-- Start of Input --
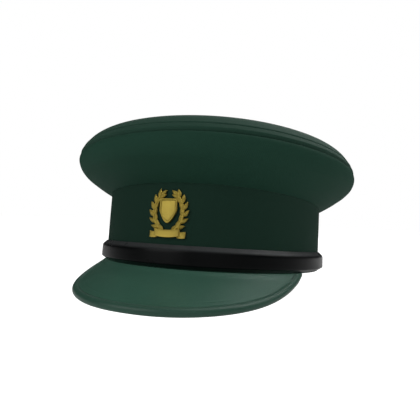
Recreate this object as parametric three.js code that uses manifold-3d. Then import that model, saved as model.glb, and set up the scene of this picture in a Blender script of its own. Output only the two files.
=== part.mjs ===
// Officer cap: a stiff cloth band, a flared crown with a rolled welt and a taut top,
// a black leather strap round the band, a short sloping peak with a rolled rim, and
// a wreath-and-shield badge. The cap lies on a flat surface on its peak and the back
// of its band. Millimetres, +Z up, front toward -Y, the wearer's left toward +X.

import * as THREE from 'three';
import Module from 'manifold-3d';
import { mergeVertices } from 'three/addons/utils/BufferGeometryUtils.js';

const wasm = await Module();
wasm.setup();

// Head opening and band
const headWidth = 173;
const headLength = 197.3;
const bandWall = 3;
const bandHeight = 48.9;
const bandFlare = 0.3;
const bandLean = 0.037;

// Crown
const crownWidth = 230.2;
const crownLength = 252.5;
const crownRise = 35.3;
const crownForward = 2.1;
const crownWall = 2;
const weltDiameter = 4.7;
const topDome = 3;

// Strap: strapRise is how far it sits above the band's lower edge
const strapRise = 0.6;
const strapWidth = 14;
const strapThickness = 3.5;
const strapUpperBevel = 3;
const strapLowerBevel = 2.2;

// Peak and its rolled rim
const peakWidth = 155.2;
const peakReach = 38.4;
const peakSetback = 82.1;
const peakDrop = 18.8;
const peakSquareness = 2.22;
const peakFlatness = 8.9;
const peakEndRise = 2.2;
const peakThickness = 2.4;
const peakTuck = 2;
const peakBulge = 1;
const peakEndWidth = 1;
const rimDiameter = 4.8;

// Badge
const badgeWidth = 27;
const badgeHeight = 30.4;
const badgeRise = 18.2;
const badgePlate = 1.1;
const badgeRelief = 0.6;

// Fits: the gap between neighbours, and how deep cloth and leather flatten at rest
const clearance = 0.3;
const settle = 0.4;

// Facets, and the distance within which corners are one
const ringSteps = 64;
const rollSides = 10;
const peakSteps = 40;
const weldDistance = 1e-5;

// Sizes that follow from those above
const bandHalfWidth = headWidth / 2 + bandWall;
const bandHalfLength = headLength / 2 + bandWall;
const rimRadius = rimDiameter / 2;
const restSlope = peakDrop / (2 * bandHalfLength + peakReach + rimRadius);
const restPitch = Math.atan(restSlope);

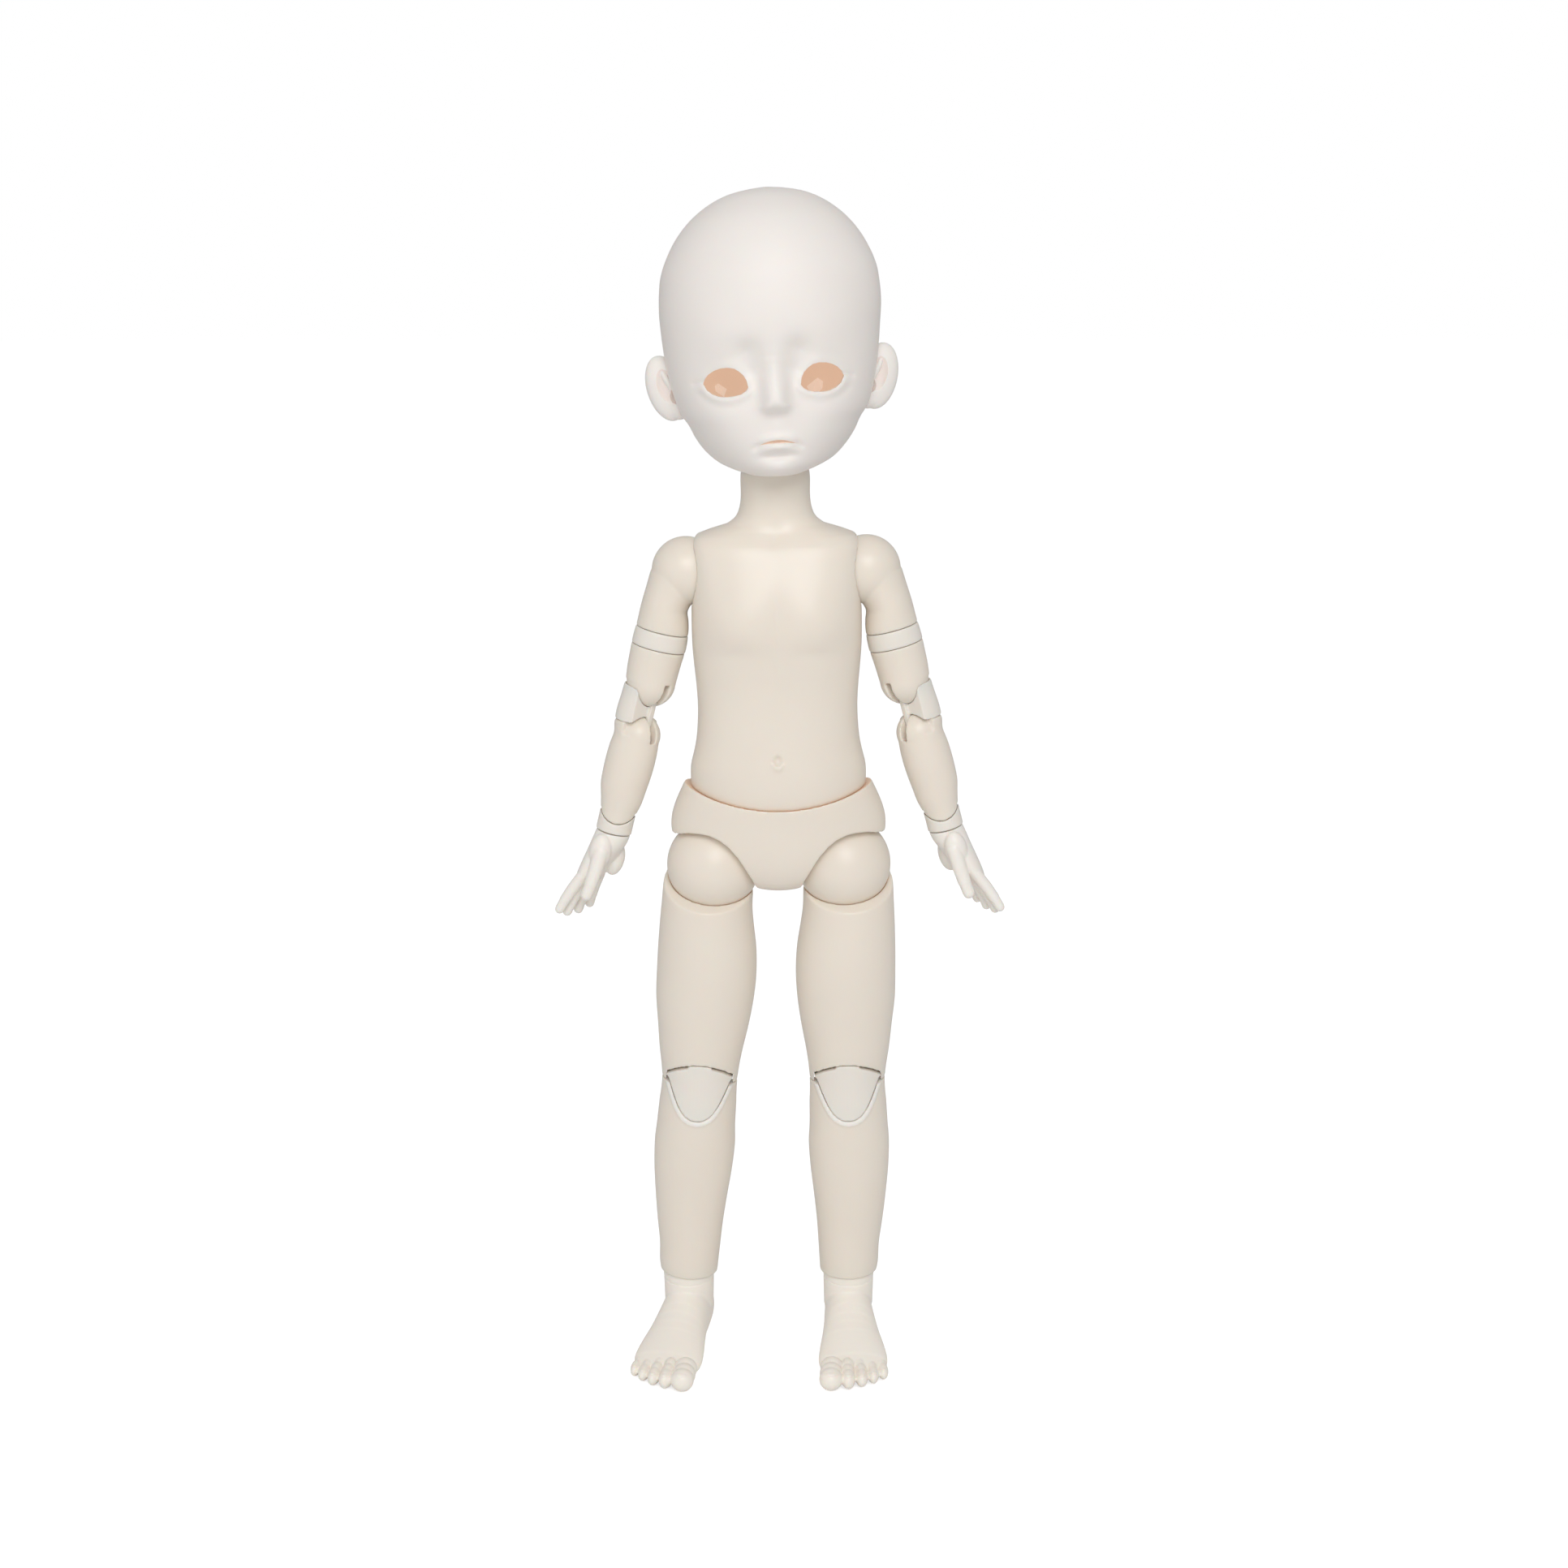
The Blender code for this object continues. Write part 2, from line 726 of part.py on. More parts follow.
-- End of Input --
### [Problem]
Quote the records from their first line to the line with "const strapLowerBevel = 2.2;", inclusive, without adding or dropping anything.

### [Final result]
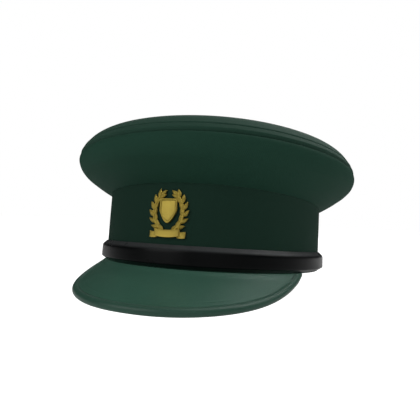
Recreate this object as parametric three.js code that uses manifold-3d. Then import that model, saved as model.glb, and set up the scene of this picture in a Blender script of its own. Output only the two files.
=== part.mjs ===
// Officer cap: a stiff cloth band, a flared crown with a rolled welt and a taut top,
// a black leather strap round the band, a short sloping peak with a rolled rim, and
// a wreath-and-shield badge. The cap lies on a flat surface on its peak and the back
// of its band. Millimetres, +Z up, front toward -Y, the wearer's left toward +X.

import * as THREE from 'three';
import Module from 'manifold-3d';
import { mergeVertices } from 'three/addons/utils/BufferGeometryUtils.js';

const wasm = await Module();
wasm.setup();

// Head opening and band
const headWidth = 173;
const headLength = 197.3;
const bandWall = 3;
const bandHeight = 48.9;
const bandFlare = 0.3;
const bandLean = 0.037;

// Crown
const crownWidth = 230.2;
const crownLength = 252.5;
const crownRise = 35.3;
const crownForward = 2.1;
const crownWall = 2;
const weltDiameter = 4.7;
const topDome = 3;

// Strap: strapRise is how far it sits above the band's lower edge
const strapRise = 0.6;
const strapWidth = 14;
const strapThickness = 3.5;
const strapUpperBevel = 3;
const strapLowerBevel = 2.2;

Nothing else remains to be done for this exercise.